You remember the other day when I was talking about how I think sometimes it’s good to point out that something is a big, fat, yucky lie? Well I was mulling over another one I thought I’d share with you. Please let me know what you think.
Someone once told me … like ages and ages ago … that you’ll regret the things you don’t say more than the things you do. Is that just something someone once told me, or is that a common statement? Please tell me if you’ve heard it or not, seriously. I was just thinking about it as I was reading in Proverbs this morning…maybe I made it up. Anyway, Proverbs 17:27 says,
“He who has knowledge spares his words, And a man of understanding is of a calm spirit.”
Lately I’ve found myself occasionally having not such a calm spirit. Wanting to do a jump-up-and-down-frustrated-groaning-grumpy-dance when a simple task is getting the better of me or something isn’t as easy as I want it to be. But on the adverse, I’m glad to say I have been doing a better job of keeping my tongue and thinking about the things I want to say. Feel free to send me a virtual pat on the back.
The truth is, I can think of a lot of things I’ve said that I regret saying, but there aren’t as many things that I’ve left unsaid that I wish I had. Maybe that’s just because I talk a lot. It’s an interesting balance I suppose, and you might find yourself in a different position. But perhaps because it’s the holidays, and sometimes your family can bring out the ‘old man’ like nobody else… or because somebody might grab that last thing off the shelf you were hoping for or slip into the parking space you were gunning for… or you find yourself with a string of lights already on the tree and out of order, take a moment to remember that “He who has knowledge spares his words, and a man of understanding is of a calm spirit.†Take that extra moment to think about what’s going to come out of your mouth, and how you’re going to react if the mistletoe falls too far from the tree. And seize the opportunity to let love and peace season your words and deeds.
The Sermon in a Nutshell: Relax and enjoy the holidays! If that means holding your tongue here and there, praise the Lord who’s increasing your knowledge and understanding!
I think the primary difference is WHAT we’re intending to say. If we’re ready to edify someone, then yes, by all means spit it out. Otherwise, keep it to yourself.
I know I often replay terrible conversations in my mind and give myself high-fives for things I SHOULD have said (as in, “Oh yeah, girl, if you had said _____________ to that self-righteous idiot you soooooo would have won the battle.”) Not cool.
I do believe we are hurt worse by things we should have said. There are good conversations I go back to and think, “I could have shared scripture, or something even better there to really encourage that person.” I also think of some situations in which I did open and insert my size 7s I could have said something better by choosing my words more carefully.

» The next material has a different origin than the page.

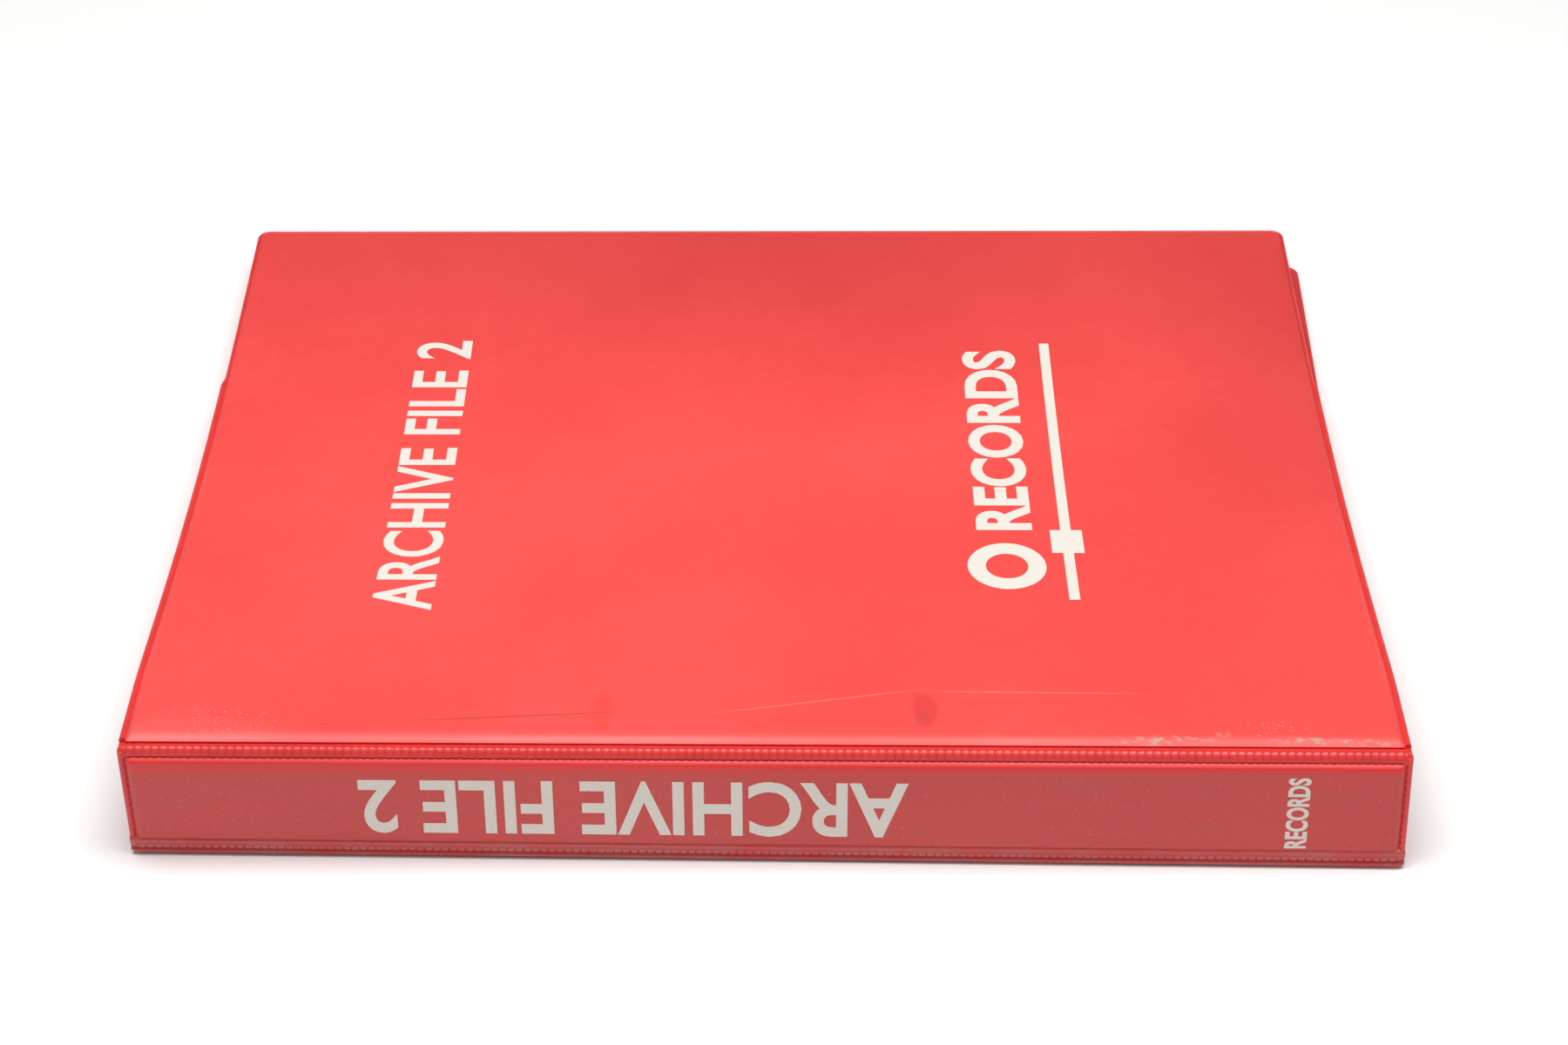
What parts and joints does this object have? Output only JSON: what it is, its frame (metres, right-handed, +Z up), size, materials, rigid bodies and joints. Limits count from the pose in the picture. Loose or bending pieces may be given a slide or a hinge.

I think the bottom line is always always always choose your words carefully–in praise and rebuke because they will always come back to haunt us.
I agree that we must be very careful with what we do say, but I also know from experience that sometimes you do regret what you didn’t say. There are dozens of things I wish I had said to my brother before he passed away, and now they can’t really be said. So I think both statements are true.
Well said, Amanda! (No pun intended). Now that I think about it, there are a lot of those moments where I wish I’d spoken up a little more! I think I’m in a season of being instructed in the art of holding my tongue and not thinking more highly of my opinions that I ought to. May the Lord direct us in every word… 🙂
I think probably the only place I have heard something like that is in the movies when someone is pondering over whether to pursue a relationship.
James warns us about the tongue being a world of evil and Proverbs is simply overflowing with thoughts about the tongue. I think one huge thing to note is that Solomon points out the difference of the tongue in a wise man and a foolish man, such as, “The tongue of the wise commends knowledge, but the mouth of the fool gushes folly.” So it’s not just about keeping our yappers shut, but about using wisdom in everything we say.
This is a great reminder for me to read over Proverbs again!
I am so glad you gals spoke up in response to this post! I have a tendency to let the pendulum swing too far in one direction or another and I needed some help to think through these things! I was in danger of never speaking up! But I doubt that’s really possible.